Rereading is something that is also found right in the literature itself. A professor of mine once pointed out that Lizzy rereads Darcy’s letter many times in Jane Austen’s Pride and Prejudice as if to encourage you to keep rereading, too. She reads “with somewhat clearer attention” the second time. Then, after promising to never read it again, “in half a minute the letter was unfolded again.” Her experience rereading this letter changes her, and her various readings of the letter inform her (mis)understandings about Darcy’s intentions.

Her reading process is even separated from the letter by a chapter break, forcing you, the reader of the novel, to read on and, out of curiosity, probably go back to reread the letter as well to see why she couldn’t stop reading it. Similarly, the narrator of Baldwin’s short story “Sonny’s Blues” simply must reread the newspaper story that details his brother’s imprisonment. Right in the beginning of the story, Baldwin writes, “I read it, and I couldn’t believe it, and I read it again.” These instances of rereading within the texts themselves treat their own nuance to their situations as a part of the character’s growth.

The value and presence of rereading isn’t limited to fiction. Right now, I’m teaching a course on nonfiction, and after reading students’ paper drafts, I decided to replace a reading on the syllabus with the essay they chose to analyze for their paper. One problem I noticed was that they were having trouble paraphrasing accurately. I told them in class that although I’m sure some people will not want to do it, rereading the essay will help them revise their papers.

During the next class meeting, students said that the essays were much easier to understand because they had a summary in mind. Others said that it helped to reread because when they originally read the essay, they didn’t know that it would be the one they’d write on, so their objectives were different. Originally, they were reading to come into class ready to talk about it; this time, they were reading for ideas. One student said that they wished they had reread the essay before they even started the paper, because they noticed that they didn’t really get what it was about the first time around.

When students shy away from returning to a text, no matter the discipline, they are choosing to trust their untrustworthy memories for details and facts. Whether it’s in an effort to save time or a lack of interest, a refusal to reread is a refusal to reconsider and complicate their original ideas.

The best example of complex rereading is, of course, Hamlet itself. I always slow down at the end of the final scene when Hamlet requests Horatio to “tell him [Fortinbras], with the occurrents, more and less, which have solicited.” Then Hamlet dies. Within a few lines, Horatio orders Fortinbras and his army “that these bodies high on a stage be placed to the view; and let me speak to the yet unknowing world how these things came about.”

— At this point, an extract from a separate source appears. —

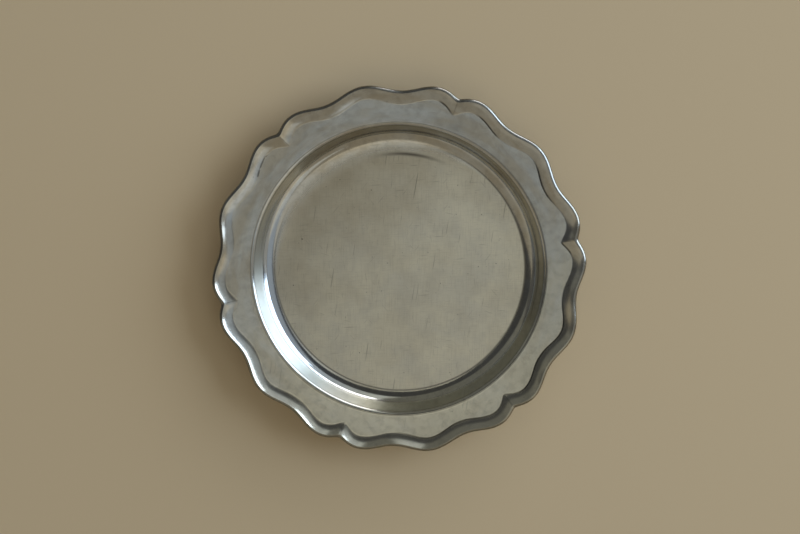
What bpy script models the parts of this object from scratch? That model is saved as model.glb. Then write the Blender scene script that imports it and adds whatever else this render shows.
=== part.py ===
# Paten plate: a turned pewter dish with a wavy six-lobed edge.
# The dish (well, cavetto, shoulder and flange) is one turned shell, trimmed to a lobed outline.
# Its border is six cast mouldings, laid end to end on the flange and mitred at the six notches.
# Units are metres, +Z is up, and the origin is at the centre of the flat underside.

import bpy
import bmesh
import math

# Turned dish
METAL_THICKNESS = 0.0020     # of the floor, the wall and the flange
WELL_RADIUS = 0.0848         # where the flat floor ends
FLANGE_INNER_RADIUS = 0.0992
FLANGE_BLANK_RADIUS = 0.1280 # turned oversize, then trimmed to the lobed outline
FLOOR_LIFT = math.radians(8) # the wall leaves the floor at this angle
FOOT_SLOPE = math.radians(24)
WALL_SLOPE = math.radians(64)
FLANGE_SLOPE = math.radians(5)
FOOT_BEND = 0.0160           # radius of the shallow curve at the foot of the wall
CAVETTO_BEND = 0.0090        # radius of the tighter hollow above it
SHOULDER_BEND = 0.0030       # radius of the round shoulder at the top of the wall
TURNED_STEPS = 72

# Lobed outline of the border, one half section from a notch to its middle crest
SECTION_COUNT = 6
FIRST_NOTCH = math.radians(10.25)
HALF_SECTION = math.pi / SECTION_COUNT
CREST_ANGLE = math.radians(6.6)    # side crest, measured from the notch
TROUGH_ANGLE = math.radians(18)
OUTER_NOTCH = 0.1213
OUTER_CREST = 0.1250
OUTER_TROUGH = 0.1199
OUTER_MIDDLE = 0.1247
INNER_NOTCH = 0.1096               # the pointed nib on the flange
INNER_CREST = 0.1156
INNER_TROUGH = 0.1103
INNER_MIDDLE = 0.1156

# Border moulding: a cove rises from the flange to a narrow ridge, and a bevelled lip falls outside it
FIT_GAP = 0.0003
LIP_OVERHANG = 0.0015        # the lip wraps this far round the trimmed edge of the flange
MOULDING_WIDTH = 0.0096      # usual width; the heights stay the same where it is wider or narrower
STEP_HEIGHT = 0.0005         # small upright step where the moulding meets the flange
COVE_LOW = math.radians(5)
COVE_HIGH = math.radians(29)
RIDGE_BEND = 0.0006
LIP_LOW = math.radians(14)
LIP_MIDDLE = math.radians(56)
LIP_HIGH = math.radians(87)
LIP_WIDTH = 0.0016
LIP_END_BEND = 0.0007

PEWTER = (0.26, 0.25, 0.20, 1.0)
PEWTER_BORDER = (0.24, 0.23, 0.19, 1.0)


def clear_scene():
    for obj in list(bpy.data.objects):
        bpy.data.objects.remove(obj, do_unlink=True)


def new_collection(name):
    collection = bpy.data.collections.new(name)
    bpy.context.scene.collection.children.link(collection)
    return collection


def new_material(name, color, roughness):
    material = bpy.data.materials.new(name)
    material.use_nodes = True
    shader = material.node_tree.nodes["Principled BSDF"]
    shader.inputs["Base Color"].default_value = color
    shader.inputs["Metallic"].default_value = 1.0
    shader.inputs["Roughness"].default_value = roughness
    return material


def add_object(name, mesh, collection, material=None):
    obj = bpy.data.objects.new(name, mesh)
    collection.objects.link(obj)
    if material:
        obj.data.materials.append(material)
    return obj


def arc_points(start_r, start_z, bend, angle_from, angle_to, steps):
    # Points along an arc whose slope goes from one angle to the other, the start point left out.
    turn = 1 if angle_to > angle_from else -1
    points = []
    for i in range(1, steps + 1):
        angle = angle_from + (angle_to - angle_from) * i / steps
        r = start_r + turn * bend * (math.sin(angle) - math.sin(angle_from))
        z = start_z + turn * bend * (math.cos(angle_from) - math.cos(angle))
        points.append((r, z))
    return points


def dish_profile():
    # Upper face of the dish, from its centre to the rim of the blank.
    points = [(0.0, METAL_THICKNESS), (WELL_RADIUS, METAL_THICKNESS)]
    points += arc_points(*points[-1], FOOT_BEND, FLOOR_LIFT, FOOT_SLOPE, 3)
    points += arc_points(*points[-1], CAVETTO_BEND, FOOT_SLOPE, WALL_SLOPE, 3)
    shoulder_width = SHOULDER_BEND * (math.sin(WALL_SLOPE) - math.sin(FLANGE_SLOPE))
    wall_top = FLANGE_INNER_RADIUS - shoulder_width
    wall_rise = (wall_top - points[-1][0]) * math.tan(WALL_SLOPE)
    points.append((wall_top, points[-1][1] + wall_rise))
    points += arc_points(*points[-1], SHOULDER_BEND, WALL_SLOPE, FLANGE_SLOPE, 4)
    flange_edge = points[-1]
    points.append((FLANGE_BLANK_RADIUS, flange_edge[1] + flange_rise(FLANGE_BLANK_RADIUS)))
    return points, flange_edge[1]


def flange_rise(radius):
    return (radius - FLANGE_INNER_RADIUS) * math.tan(FLANGE_SLOPE)


def ease(t):
    return (1 - math.cos(math.pi * t)) / 2


def lobed_radius(from_notch, notch, crest, trough, middle):
    # Radius of a lobed line at an angle from a notch, within half a section.
    if from_notch < CREST_ANGLE:
        t = 1 - from_notch / CREST_ANGLE
        return crest + (notch - crest) * t * t
    if from_notch < TROUGH_ANGLE:
        t = (from_notch - CREST_ANGLE) / (TROUGH_ANGLE - CREST_ANGLE)
        return crest + (trough - crest) * ease(t)
    t = (from_notch - TROUGH_ANGLE) / (HALF_SECTION - TROUGH_ANGLE)
    return trough + (middle - trough) * ease(t)


def outer_radius(from_notch):
    return lobed_radius(from_notch, OUTER_NOTCH, OUTER_CREST, OUTER_TROUGH, OUTER_MIDDLE)


def inner_radius(from_notch):
    return lobed_radius(from_notch, INNER_NOTCH, INNER_CREST, INNER_TROUGH, INNER_MIDDLE)


def half_section_angles(first):
    # Angles from the notch to the middle crest, closer together round the side crest.
    stops = [(first, CREST_ANGLE, 3), (CREST_ANGLE, TROUGH_ANGLE, 4), (TROUGH_ANGLE, HALF_SECTION, 4)]
    angles = [first]
    for start, end, steps in stops:
        angles += [start + (end - start) * i / steps for i in range(1, steps + 1)]
    return angles


def section_stations(first):
    # Pairs of the angle along a whole section and the angle from its nearer notch.
    half = half_section_angles(first)
    rising = [(angle, angle) for angle in half]
    falling = [(2 * HALF_SECTION - angle, angle) for angle in reversed(half[:-1])]
    return rising + falling


def make_outline_cutter(collection):
    # A tall prism whose outline is the trimmed edge of the flange.
    points = []
    for section in range(SECTION_COUNT):
        for along, from_notch in section_stations(0.0)[:-1]:
            angle = FIRST_NOTCH + 2 * HALF_SECTION * section + along
            radius = outer_radius(from_notch) - LIP_OVERHANG
            points.append((radius * math.cos(angle), radius * math.sin(angle), 0.0))
    curve = bpy.data.curves.new("flange_outline", "CURVE")
    curve.dimensions = "2D"
    curve.fill_mode = "BOTH"
    curve.extrude = 0.04
    spline = curve.splines.new("POLY")
    spline.points.add(len(points) - 1)
    for spline_point, point in zip(spline.points, points):
        spline_point.co = (*point, 1.0)
    spline.use_cyclic_u = True
    guide = add_object("flange_outline_guide", curve, collection)
    evaluated = guide.evaluated_get(bpy.context.evaluated_depsgraph_get())
    mesh = bpy.data.meshes.new_from_object(evaluated)
    weld_mesh(mesh)
    cutter = add_object("flange_outline_cutter", mesh, collection)
    cutter.matrix_world = guide.matrix_world
    bpy.data.objects.remove(guide, do_unlink=True)
    cutter.hide_render = True
    cutter.display_type = "WIRE"
    return cutter


def weld_mesh(mesh):
    bm = bmesh.new()
    bm.from_mesh(mesh)
    bmesh.ops.remove_doubles(bm, verts=bm.verts, dist=0.00001)
    bmesh.ops.recalc_face_normals(bm, faces=bm.faces)
    bm.to_mesh(mesh)
    bm.free()


def make_plate_body(collection, cutter, material):
    # The whole dish is one piece of metal: floor, cavetto, shoulder and flange.
    profile, _ = dish_profile()
    mesh = bpy.data.meshes.new("plate_body")
    vertices = [(r, 0.0, z) for r, z in profile]
    edges = [(i, i + 1) for i in range(len(profile) - 1)]
    mesh.from_pydata(vertices, edges, [])
    body = add_object("plate_body", mesh, collection, material)
    screw = body.modifiers.new("turn", "SCREW")
    screw.axis = "Z"
    screw.angle = 2 * math.pi
    screw.steps = TURNED_STEPS
    screw.render_steps = TURNED_STEPS
    screw.use_merge_vertices = True
    screw.merge_threshold = 0.00001
    screw.use_smooth_shade = True
    shell = body.modifiers.new("metal", "SOLIDIFY")
    shell.thickness = METAL_THICKNESS
    shell.offset = -1
    shell.use_even_offset = True
    trim = body.modifiers.new("lobed_edge", "BOOLEAN")
    trim.operation = "INTERSECT"
    trim.solver = "EXACT"
    trim.object = cutter
    return body


def moulding_surface():
    # Exposed face of the moulding at its usual width: (distance from the inner line, height
    # above the flange), up the cove, over the ridge and down the lip.
    ridge_width = RIDGE_BEND * (math.sin(COVE_HIGH) + math.sin(LIP_LOW))
    lip_bend = LIP_WIDTH / (math.sin(LIP_MIDDLE) - math.sin(LIP_LOW))
    end_width = LIP_END_BEND * (math.sin(LIP_HIGH) - math.sin(LIP_MIDDLE))
    cove_width = MOULDING_WIDTH - ridge_width - LIP_WIDTH - end_width
    cove_bend = cove_width / (math.sin(COVE_HIGH) - math.sin(COVE_LOW))
    points = [(0.0, STEP_HEIGHT)]
    points += arc_points(*points[-1], cove_bend, COVE_LOW, COVE_HIGH, 4)
    points += arc_points(*points[-1], RIDGE_BEND, COVE_HIGH, -LIP_LOW, 2)
    points += arc_points(*points[-1], lip_bend, -LIP_LOW, -LIP_MIDDLE, 2)
    points += arc_points(*points[-1], LIP_END_BEND, -LIP_MIDDLE, -LIP_HIGH, 1)
    return points


def moulding_profile(outer, inner):
    # Cross-section at one station: (radius, height above the flange), from the inner step over
    # the moulding to the foot of the lip, then back along the edge and the top of the flange.
    rebate = outer - LIP_OVERHANG + FIT_GAP
    stretch = (outer - inner) / MOULDING_WIDTH
    points = [(inner + across * stretch, height) for across, height in moulding_surface()]
    points.append((outer, -METAL_THICKNESS))
    points.append((rebate, -METAL_THICKNESS))
    points.append((rebate, FIT_GAP))
    points.append((inner, FIT_GAP))
    return points


def make_border_mesh(flange_height):
    # One section, from notch to notch; its two ends are the mitre faces, each set back by an
    # angle that leaves the fit gap between neighbours at the middle of the moulding.
    end_gap = FIT_GAP / (OUTER_NOTCH + INNER_NOTCH)
    bm = bmesh.new()
    rings = []
    for along, from_notch in section_stations(end_gap):
        outer = outer_radius(from_notch)
        inner = inner_radius(from_notch)
        ring = []
        for radius, height in moulding_profile(outer, inner):
            z = flange_height + flange_rise(radius) + height
            ring.append(bm.verts.new((radius * math.cos(along), radius * math.sin(along), z)))
        rings.append(ring)
    count = len(rings[0])
    for ring, following in zip(rings, rings[1:]):
        for i in range(count):
            j = (i + 1) % count
            bm.faces.new((ring[i], following[i], following[j], ring[j]))
    bm.faces.new(rings[0])
    bm.faces.new(list(reversed(rings[-1])))
    bmesh.ops.recalc_face_normals(bm, faces=bm.faces)
    mesh = bpy.data.meshes.new("border_section")
    bm.to_mesh(mesh)
    bm.free()
    mesh.shade_smooth()
    mesh.set_sharp_from_angle(angle=math.radians(40))
    return mesh


def make_border(collection, material):
    # Six equal sections; sections 1 to 6 run anticlockwise from the first notch.
    _, flange_height = dish_profile()
    mesh = make_border_mesh(flange_height)
    for section in range(SECTION_COUNT):
        piece = add_object(f"border_section_{section + 1}", mesh, collection)
        piece.rotation_euler = (0.0, 0.0, FIRST_NOTCH + 2 * HALF_SECTION * section)
    mesh.materials.append(material)


def build():
    clear_scene()
    parts = new_collection("paten_plate")
    cutters = new_collection("paten_plate_cutters")
    cutter = make_outline_cutter(cutters)
    make_plate_body(parts, cutter, new_material("worn_pewter", PEWTER, 0.35))
    make_border(parts, new_material("worn_pewter_border", PEWTER_BORDER, 0.28))


build()
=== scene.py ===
import math

import bmesh
import bpy
from mathutils import Matrix, Vector


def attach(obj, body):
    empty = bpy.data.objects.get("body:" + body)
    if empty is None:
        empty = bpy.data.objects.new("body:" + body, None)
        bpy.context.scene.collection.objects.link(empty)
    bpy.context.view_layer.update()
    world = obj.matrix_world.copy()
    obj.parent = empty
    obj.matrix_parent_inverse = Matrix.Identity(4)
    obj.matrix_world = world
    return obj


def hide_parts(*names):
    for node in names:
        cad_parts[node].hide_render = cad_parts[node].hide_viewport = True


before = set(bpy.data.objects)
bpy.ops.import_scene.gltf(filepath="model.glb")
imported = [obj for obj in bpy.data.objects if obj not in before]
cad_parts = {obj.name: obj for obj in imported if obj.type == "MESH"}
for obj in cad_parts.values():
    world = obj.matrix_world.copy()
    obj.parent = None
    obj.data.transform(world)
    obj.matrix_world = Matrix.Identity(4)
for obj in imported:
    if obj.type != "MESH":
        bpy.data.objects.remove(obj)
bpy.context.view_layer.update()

# A worn pewter paten plate: one turned dish and six border mouldings round its lobed edge.
# It lies flat on its base, +Z is its axis, and all sizes are in metres.

scene = bpy.context.scene


def addNode(tree, kind, inputs=None, **settings):
    node = tree.nodes.new(kind)
    for key, value in settings.items():
        setattr(node, key, value)
    for key, value in (inputs or {}).items():
        wire(tree, value, node.inputs[key])
    return node


def wire(tree, value, socket):
    if isinstance(value, bpy.types.NodeSocket):
        tree.links.new(value, socket)
    else:
        socket.default_value = value


def maths(tree, operation, *values):
    node = tree.nodes.new("ShaderNodeMath")
    node.operation = operation
    for value, socket in zip(values, node.inputs):
        wire(tree, value, socket)
    return node.outputs[0]


def add(tree, a, b):
    return maths(tree, "ADD", a, b)


def subtract(tree, a, b):
    return maths(tree, "SUBTRACT", a, b)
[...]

It’s a moment that I didn’t notice the first time I read the play. My graduate adviser pointed out that crucial moment in class once, and something clicked for me about the strangeness of hanging bodies and the grotesque nature of keeping stories alive after they end. In asking to be reread, the play is a sort of retelling already. With all of the Hamletesque tropes found in popular culture, his request did not go unheard. Rereading, then, is something that happens whether we know it or not.